## DIRECTION
From the line with "add('hanger_upper_strip', upperStripGeometry(), paleWood);" to the line with "obj.parent = None", both lines included, set down exactly those lines, please, and no others.

## RECORDS SUPPLIED

⁂

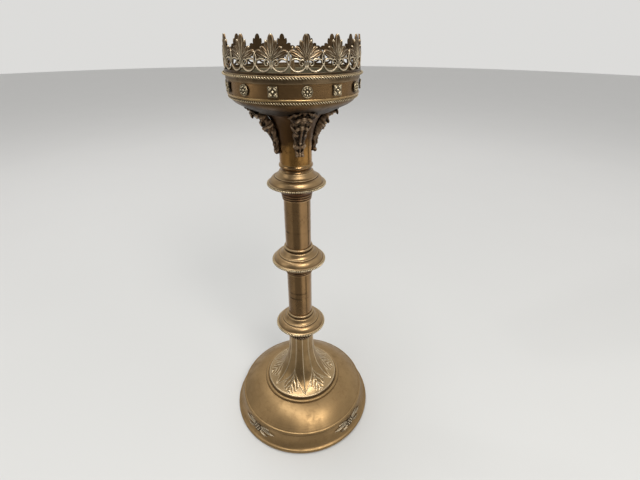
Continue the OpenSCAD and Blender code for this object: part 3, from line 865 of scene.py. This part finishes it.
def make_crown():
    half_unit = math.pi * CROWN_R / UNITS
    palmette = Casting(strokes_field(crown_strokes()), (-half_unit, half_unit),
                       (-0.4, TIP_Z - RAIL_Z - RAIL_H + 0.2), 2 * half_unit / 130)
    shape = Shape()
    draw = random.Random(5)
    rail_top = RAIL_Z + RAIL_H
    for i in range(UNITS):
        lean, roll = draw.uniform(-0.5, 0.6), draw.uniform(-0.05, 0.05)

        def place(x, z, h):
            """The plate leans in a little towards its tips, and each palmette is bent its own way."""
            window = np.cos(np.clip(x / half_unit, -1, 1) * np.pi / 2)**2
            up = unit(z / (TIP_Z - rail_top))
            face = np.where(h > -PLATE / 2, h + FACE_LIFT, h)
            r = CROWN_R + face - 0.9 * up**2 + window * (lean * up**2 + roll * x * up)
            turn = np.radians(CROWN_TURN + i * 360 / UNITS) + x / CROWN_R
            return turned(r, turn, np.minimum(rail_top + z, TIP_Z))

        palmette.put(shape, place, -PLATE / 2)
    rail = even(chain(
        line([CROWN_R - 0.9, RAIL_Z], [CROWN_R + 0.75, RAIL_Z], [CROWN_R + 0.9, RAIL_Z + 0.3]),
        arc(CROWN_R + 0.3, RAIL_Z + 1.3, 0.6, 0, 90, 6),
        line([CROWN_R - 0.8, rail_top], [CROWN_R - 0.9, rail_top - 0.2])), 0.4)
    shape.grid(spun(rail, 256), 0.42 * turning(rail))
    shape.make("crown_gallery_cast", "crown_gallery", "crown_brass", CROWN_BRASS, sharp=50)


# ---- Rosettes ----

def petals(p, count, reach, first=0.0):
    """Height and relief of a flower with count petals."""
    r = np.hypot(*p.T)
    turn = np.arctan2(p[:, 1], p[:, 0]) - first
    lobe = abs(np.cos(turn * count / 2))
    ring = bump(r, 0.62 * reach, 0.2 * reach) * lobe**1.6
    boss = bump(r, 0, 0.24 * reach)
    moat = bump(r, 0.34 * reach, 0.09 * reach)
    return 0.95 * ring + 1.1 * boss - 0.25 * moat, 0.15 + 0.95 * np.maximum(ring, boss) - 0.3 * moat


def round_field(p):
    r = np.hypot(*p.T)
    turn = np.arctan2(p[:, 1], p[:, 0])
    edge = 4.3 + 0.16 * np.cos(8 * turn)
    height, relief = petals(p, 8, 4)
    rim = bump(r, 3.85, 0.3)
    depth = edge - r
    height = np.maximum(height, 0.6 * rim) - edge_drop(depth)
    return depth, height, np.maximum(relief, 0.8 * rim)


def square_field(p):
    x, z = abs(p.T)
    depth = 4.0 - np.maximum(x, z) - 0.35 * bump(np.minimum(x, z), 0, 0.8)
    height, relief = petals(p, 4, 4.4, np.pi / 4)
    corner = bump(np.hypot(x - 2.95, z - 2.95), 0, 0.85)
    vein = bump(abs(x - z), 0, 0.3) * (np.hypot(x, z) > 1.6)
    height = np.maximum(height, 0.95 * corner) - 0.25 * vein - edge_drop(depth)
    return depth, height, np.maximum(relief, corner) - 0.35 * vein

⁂

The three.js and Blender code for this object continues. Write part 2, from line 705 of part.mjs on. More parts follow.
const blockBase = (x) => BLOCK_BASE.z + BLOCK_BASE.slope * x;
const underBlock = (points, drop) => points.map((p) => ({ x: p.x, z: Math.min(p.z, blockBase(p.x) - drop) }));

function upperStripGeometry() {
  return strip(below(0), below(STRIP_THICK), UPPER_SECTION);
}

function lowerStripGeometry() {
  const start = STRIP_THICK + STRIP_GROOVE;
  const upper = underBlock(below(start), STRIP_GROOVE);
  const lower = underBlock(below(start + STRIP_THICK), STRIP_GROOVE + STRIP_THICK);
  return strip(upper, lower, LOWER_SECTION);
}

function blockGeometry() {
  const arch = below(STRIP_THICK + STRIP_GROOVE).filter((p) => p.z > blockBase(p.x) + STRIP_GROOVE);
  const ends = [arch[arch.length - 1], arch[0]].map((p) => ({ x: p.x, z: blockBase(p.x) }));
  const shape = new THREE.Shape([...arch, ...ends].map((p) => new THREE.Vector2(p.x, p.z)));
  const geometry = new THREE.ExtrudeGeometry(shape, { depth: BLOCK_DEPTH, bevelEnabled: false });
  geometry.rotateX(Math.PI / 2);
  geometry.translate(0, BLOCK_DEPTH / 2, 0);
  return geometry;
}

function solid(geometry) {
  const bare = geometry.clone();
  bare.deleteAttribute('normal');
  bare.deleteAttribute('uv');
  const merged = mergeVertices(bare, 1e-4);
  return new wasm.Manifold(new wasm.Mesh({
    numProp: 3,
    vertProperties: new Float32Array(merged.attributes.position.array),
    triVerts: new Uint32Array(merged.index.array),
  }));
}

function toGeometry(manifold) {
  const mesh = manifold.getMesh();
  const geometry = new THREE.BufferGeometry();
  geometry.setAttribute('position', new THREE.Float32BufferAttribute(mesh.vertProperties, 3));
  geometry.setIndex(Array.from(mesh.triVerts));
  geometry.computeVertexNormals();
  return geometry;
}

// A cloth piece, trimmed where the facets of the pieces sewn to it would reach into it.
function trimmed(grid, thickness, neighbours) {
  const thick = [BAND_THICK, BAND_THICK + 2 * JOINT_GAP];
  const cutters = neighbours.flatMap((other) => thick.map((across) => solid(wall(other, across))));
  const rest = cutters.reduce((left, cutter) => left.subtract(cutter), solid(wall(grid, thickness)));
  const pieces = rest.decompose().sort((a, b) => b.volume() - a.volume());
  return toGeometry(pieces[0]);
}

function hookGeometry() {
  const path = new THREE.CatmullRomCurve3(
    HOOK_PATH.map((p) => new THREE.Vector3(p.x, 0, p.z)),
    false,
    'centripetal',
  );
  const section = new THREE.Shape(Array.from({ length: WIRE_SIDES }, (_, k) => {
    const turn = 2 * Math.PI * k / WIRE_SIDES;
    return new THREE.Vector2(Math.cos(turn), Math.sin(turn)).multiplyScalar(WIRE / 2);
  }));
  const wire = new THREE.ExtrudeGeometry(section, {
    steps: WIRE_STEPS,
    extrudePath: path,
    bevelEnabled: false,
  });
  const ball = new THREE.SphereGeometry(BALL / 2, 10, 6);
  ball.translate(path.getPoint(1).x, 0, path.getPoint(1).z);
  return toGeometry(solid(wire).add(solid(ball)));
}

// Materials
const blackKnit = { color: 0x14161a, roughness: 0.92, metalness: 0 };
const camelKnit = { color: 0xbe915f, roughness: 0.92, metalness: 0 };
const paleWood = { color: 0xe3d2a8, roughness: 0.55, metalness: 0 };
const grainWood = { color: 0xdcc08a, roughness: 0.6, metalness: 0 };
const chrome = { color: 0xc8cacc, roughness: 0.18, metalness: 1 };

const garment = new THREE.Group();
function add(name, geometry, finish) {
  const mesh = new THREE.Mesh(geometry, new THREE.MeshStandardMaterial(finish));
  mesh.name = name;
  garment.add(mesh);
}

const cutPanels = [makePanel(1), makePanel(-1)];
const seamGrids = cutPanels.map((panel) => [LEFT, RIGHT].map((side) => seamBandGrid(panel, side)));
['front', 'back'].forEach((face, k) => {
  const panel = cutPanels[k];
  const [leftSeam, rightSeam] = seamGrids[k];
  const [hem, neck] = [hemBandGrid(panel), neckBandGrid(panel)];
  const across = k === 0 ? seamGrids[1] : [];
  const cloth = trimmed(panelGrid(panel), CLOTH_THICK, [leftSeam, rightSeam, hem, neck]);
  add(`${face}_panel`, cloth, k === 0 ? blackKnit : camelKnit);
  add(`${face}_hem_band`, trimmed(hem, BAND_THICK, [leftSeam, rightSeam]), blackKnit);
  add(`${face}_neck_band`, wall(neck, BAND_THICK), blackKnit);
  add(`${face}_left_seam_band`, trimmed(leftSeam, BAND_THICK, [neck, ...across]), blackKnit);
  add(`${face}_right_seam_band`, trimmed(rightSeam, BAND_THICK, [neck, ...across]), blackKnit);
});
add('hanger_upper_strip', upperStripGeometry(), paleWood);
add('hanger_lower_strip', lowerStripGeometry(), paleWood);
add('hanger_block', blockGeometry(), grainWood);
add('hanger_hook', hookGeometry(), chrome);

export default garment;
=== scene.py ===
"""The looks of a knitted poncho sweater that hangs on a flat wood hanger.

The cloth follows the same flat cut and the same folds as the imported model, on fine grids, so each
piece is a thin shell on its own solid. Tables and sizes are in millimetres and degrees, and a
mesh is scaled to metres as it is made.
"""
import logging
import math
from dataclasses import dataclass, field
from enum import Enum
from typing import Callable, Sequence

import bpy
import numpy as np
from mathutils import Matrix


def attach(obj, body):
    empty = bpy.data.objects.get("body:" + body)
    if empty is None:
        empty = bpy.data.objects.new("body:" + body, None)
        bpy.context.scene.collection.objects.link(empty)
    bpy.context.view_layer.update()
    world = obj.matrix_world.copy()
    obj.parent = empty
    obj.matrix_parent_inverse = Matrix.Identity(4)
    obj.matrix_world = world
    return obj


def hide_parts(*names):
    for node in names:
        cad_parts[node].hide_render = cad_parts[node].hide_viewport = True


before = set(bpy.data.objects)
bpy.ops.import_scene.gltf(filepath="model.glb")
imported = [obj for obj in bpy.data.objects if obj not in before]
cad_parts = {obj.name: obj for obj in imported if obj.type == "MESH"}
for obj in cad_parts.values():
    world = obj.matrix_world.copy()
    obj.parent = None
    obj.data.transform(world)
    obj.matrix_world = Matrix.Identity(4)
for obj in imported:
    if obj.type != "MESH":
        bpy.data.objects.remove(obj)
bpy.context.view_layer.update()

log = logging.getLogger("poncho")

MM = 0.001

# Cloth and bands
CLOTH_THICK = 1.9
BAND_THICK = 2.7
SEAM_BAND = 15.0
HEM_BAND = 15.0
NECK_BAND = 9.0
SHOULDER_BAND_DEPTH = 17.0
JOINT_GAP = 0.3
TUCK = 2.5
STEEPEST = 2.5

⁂

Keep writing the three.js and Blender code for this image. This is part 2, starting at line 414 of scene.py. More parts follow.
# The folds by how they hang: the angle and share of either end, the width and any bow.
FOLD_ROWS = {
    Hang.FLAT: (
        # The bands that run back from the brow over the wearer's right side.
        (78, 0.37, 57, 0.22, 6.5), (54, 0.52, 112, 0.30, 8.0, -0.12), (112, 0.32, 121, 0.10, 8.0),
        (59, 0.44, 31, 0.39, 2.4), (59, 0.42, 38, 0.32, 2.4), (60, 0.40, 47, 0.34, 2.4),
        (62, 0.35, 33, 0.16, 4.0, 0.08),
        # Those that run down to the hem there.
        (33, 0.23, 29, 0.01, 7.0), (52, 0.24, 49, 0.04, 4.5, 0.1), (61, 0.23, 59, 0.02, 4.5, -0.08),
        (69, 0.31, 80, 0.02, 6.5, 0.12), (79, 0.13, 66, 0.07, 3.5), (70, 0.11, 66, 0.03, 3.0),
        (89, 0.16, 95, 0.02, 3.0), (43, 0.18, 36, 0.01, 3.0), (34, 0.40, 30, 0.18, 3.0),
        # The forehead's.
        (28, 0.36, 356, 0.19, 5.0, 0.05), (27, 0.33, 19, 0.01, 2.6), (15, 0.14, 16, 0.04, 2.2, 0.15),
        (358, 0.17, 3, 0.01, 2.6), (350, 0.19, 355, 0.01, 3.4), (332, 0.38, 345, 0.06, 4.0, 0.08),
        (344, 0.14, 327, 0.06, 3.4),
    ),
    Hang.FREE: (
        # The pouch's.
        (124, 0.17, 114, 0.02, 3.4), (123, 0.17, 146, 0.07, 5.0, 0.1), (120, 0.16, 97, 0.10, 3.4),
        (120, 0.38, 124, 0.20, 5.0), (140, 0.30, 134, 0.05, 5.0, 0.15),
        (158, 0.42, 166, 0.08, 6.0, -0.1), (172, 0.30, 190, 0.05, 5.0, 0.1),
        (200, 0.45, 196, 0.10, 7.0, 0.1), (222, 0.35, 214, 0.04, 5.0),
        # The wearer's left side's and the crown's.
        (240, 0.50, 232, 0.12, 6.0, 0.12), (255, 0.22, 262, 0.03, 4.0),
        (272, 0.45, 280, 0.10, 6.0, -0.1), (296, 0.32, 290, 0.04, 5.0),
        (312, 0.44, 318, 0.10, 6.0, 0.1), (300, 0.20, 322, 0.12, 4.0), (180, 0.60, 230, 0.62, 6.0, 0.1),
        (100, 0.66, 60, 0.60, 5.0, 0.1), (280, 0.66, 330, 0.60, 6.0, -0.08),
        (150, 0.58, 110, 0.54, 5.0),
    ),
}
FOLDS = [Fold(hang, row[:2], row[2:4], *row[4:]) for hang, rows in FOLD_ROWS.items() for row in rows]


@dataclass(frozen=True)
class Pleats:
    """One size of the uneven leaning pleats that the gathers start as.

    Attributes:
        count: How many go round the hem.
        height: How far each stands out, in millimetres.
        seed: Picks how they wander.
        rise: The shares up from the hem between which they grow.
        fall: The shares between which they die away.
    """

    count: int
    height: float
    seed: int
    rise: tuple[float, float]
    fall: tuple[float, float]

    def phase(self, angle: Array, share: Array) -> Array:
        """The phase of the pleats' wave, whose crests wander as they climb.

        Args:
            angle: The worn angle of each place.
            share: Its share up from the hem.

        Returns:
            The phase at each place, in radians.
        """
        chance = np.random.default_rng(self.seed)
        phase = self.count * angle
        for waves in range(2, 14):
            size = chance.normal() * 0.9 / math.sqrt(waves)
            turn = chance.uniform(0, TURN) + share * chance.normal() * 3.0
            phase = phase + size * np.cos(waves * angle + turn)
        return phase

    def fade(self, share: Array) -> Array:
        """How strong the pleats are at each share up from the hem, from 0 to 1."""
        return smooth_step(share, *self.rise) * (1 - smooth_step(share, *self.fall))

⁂

## RESULT OF THE EXERCISE
add('hanger_upper_strip', upperStripGeometry(), paleWood);
add('hanger_lower_strip', lowerStripGeometry(), paleWood);
add('hanger_block', blockGeometry(), grainWood);
add('hanger_hook', hookGeometry(), chrome);

export default garment;
=== scene.py ===
"""The looks of a knitted poncho sweater that hangs on a flat wood hanger.

The cloth follows the same flat cut and the same folds as the imported model, on fine grids, so each
piece is a thin shell on its own solid. Tables and sizes are in millimetres and degrees, and a
mesh is scaled to metres as it is made.
"""
import logging
import math
from dataclasses import dataclass, field
from enum import Enum
from typing import Callable, Sequence

import bpy
import numpy as np
from mathutils import Matrix


def attach(obj, body):
    empty = bpy.data.objects.get("body:" + body)
    if empty is None:
        empty = bpy.data.objects.new("body:" + body, None)
        bpy.context.scene.collection.objects.link(empty)
    bpy.context.view_layer.update()
    world = obj.matrix_world.copy()
    obj.parent = empty
    obj.matrix_parent_inverse = Matrix.Identity(4)
    obj.matrix_world = world
    return obj


def hide_parts(*names):
    for node in names:
        cad_parts[node].hide_render = cad_parts[node].hide_viewport = True


before = set(bpy.data.objects)
bpy.ops.import_scene.gltf(filepath="model.glb")
imported = [obj for obj in bpy.data.objects if obj not in before]
cad_parts = {obj.name: obj for obj in imported if obj.type == "MESH"}
for obj in cad_parts.values():
    world = obj.matrix_world.copy()
    obj.parent = None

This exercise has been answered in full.